* _Written instruction_: Write out the listing beneath this instruction in its entirety, exactly as it reads.

* _Data provided_:
■ ■ ■ ■ ■ ■ ■

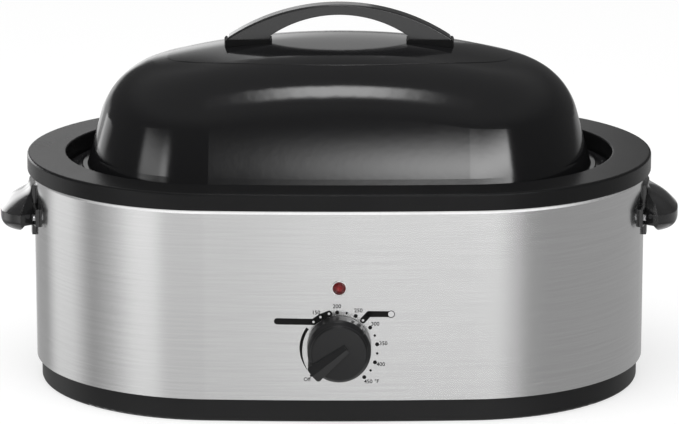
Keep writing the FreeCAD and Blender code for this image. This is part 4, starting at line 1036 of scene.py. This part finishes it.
    def build(self) -> None:
        """Print the dots, readings, bars and arc, and the white windows in the bars."""
        windows = [self.on_circle(angle, self.circle) for angle in self.low_windows]
        foot, knee = self.on_circle(self.high_foot, self.circle), self.on_circle(*self.high_knee)
        tail = knee + Vector(self.high_tail)
        black = [
            *self.readings(), *self.words(),
            *Bench.pills([windows[0] + Vector(self.low_tail), *windows], self.bar_width),
            *Bench.pills([foot, knee, tail], self.bar_width * self.high_share),
            Bench.disc(tail, self.bar_width * self.high_bulb), self.tapered_arc(),
        ]
        white = [Bench.disc(place, self.small_dot) for place in (*windows, foot)]
        white.append(Bench.disc(tail, self.bar_width * self.high_window))
        self.finish(black, "scale_print", Finishes.ink, 0.0, "black_enamel")
        lift = self.thickness * self.window_lift
        self.finish(white, "scale_windows", Finishes.white_ink, lift, "ceramic_white")

    def finish(self, parts: list[Piece], name: str, ink: Finish, lift: float, slot: str) -> None:
        """Join a set of flat marks, lay them on the steel, and give them the ink and its thickness.

        Args:
            parts: The marks, on the plane y = 0.
            name: The joined piece's name.
            ink: Its finish.
            lift: Extra height over the steel.
            slot: The record's material slot; not used.
        """
        piece = Bench.join(parts, name)
        Bench.slice_upright(piece, self.slice_pitch)
        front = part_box("body_shell")[0].y - self.approach
        with Bench.editing(piece):
            bpy.ops.transform.translate(value=(0.0, front, 0.0))
        Bench.modify(piece, "SHRINKWRAP", target=self.nodes["body_shell"], wrap_method="PROJECT",
                     use_project_y=True, use_positive_direction=True, use_negative_direction=False,
                     offset=self.stand_off + lift)
        with Bench.editing(piece):
            bpy.ops.mesh.normals_make_consistent(inside=False)
        Bench.modify(piece, "SOLIDIFY", thickness=self.thickness, offset=1.0)
        Bench.coat(piece, ink)
        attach(piece, Carrier.CASING.value)
        LOG.info("%s: %d faces", name, len(piece.data.polygons))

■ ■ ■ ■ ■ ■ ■

* _Answer to the task_:
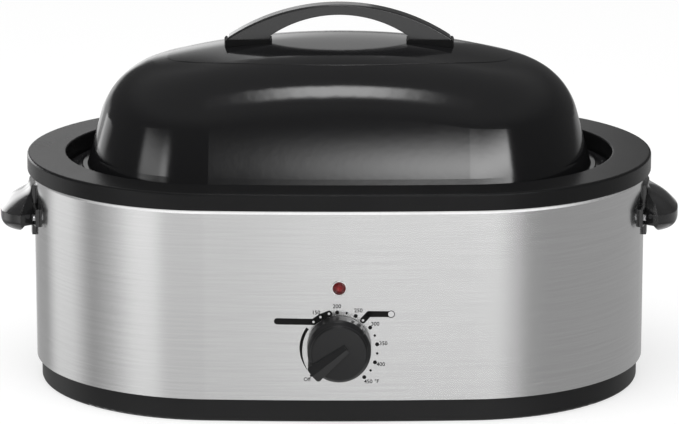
Keep writing the FreeCAD and Blender code for this image. This is part 4, starting at line 1036 of scene.py. This part finishes it.
    def build(self) -> None:
        """Print the dots, readings, bars and arc, and the white windows in the bars."""
        windows = [self.on_circle(angle, self.circle) for angle in self.low_windows]
        foot, knee = self.on_circle(self.high_foot, self.circle), self.on_circle(*self.high_knee)
        tail = knee + Vector(self.high_tail)
        black = [
            *self.readings(), *self.words(),
            *Bench.pills([windows[0] + Vector(self.low_tail), *windows], self.bar_width),
            *Bench.pills([foot, knee, tail], self.bar_width * self.high_share),
            Bench.disc(tail, self.bar_width * self.high_bulb), self.tapered_arc(),
        ]
        white = [Bench.disc(place, self.small_dot) for place in (*windows, foot)]
        white.append(Bench.disc(tail, self.bar_width * self.high_window))
        self.finish(black, "scale_print", Finishes.ink, 0.0, "black_enamel")
        lift = self.thickness * self.window_lift
        self.finish(white, "scale_windows", Finishes.white_ink, lift, "ceramic_white")

    def finish(self, parts: list[Piece], name: str, ink: Finish, lift: float, slot: str) -> None:
        """Join a set of flat marks, lay them on the steel, and give them the ink and its thickness.

        Args:
            parts: The marks, on the plane y = 0.
            name: The joined piece's name.
            ink: Its finish.
            lift: Extra height over the steel.
            slot: The record's material slot; not used.
        """
        piece = Bench.join(parts, name)
        Bench.slice_upright(piece, self.slice_pitch)
        front = part_box("body_shell")[0].y - self.approach
        with Bench.editing(piece):
            bpy.ops.transform.translate(value=(0.0, front, 0.0))
        Bench.modify(piece, "SHRINKWRAP", target=self.nodes["body_shell"], wrap_method="PROJECT",
                     use_project_y=True, use_positive_direction=True, use_negative_direction=False,
                     offset=self.stand_off + lift)
        with Bench.editing(piece):
            bpy.ops.mesh.normals_make_consistent(inside=False)
        Bench.modify(piece, "SOLIDIFY", thickness=self.thickness, offset=1.0)
        Bench.coat(piece, ink)
        attach(piece, Carrier.CASING.value)
        LOG.info("%s: %d faces", name, len(piece.data.polygons))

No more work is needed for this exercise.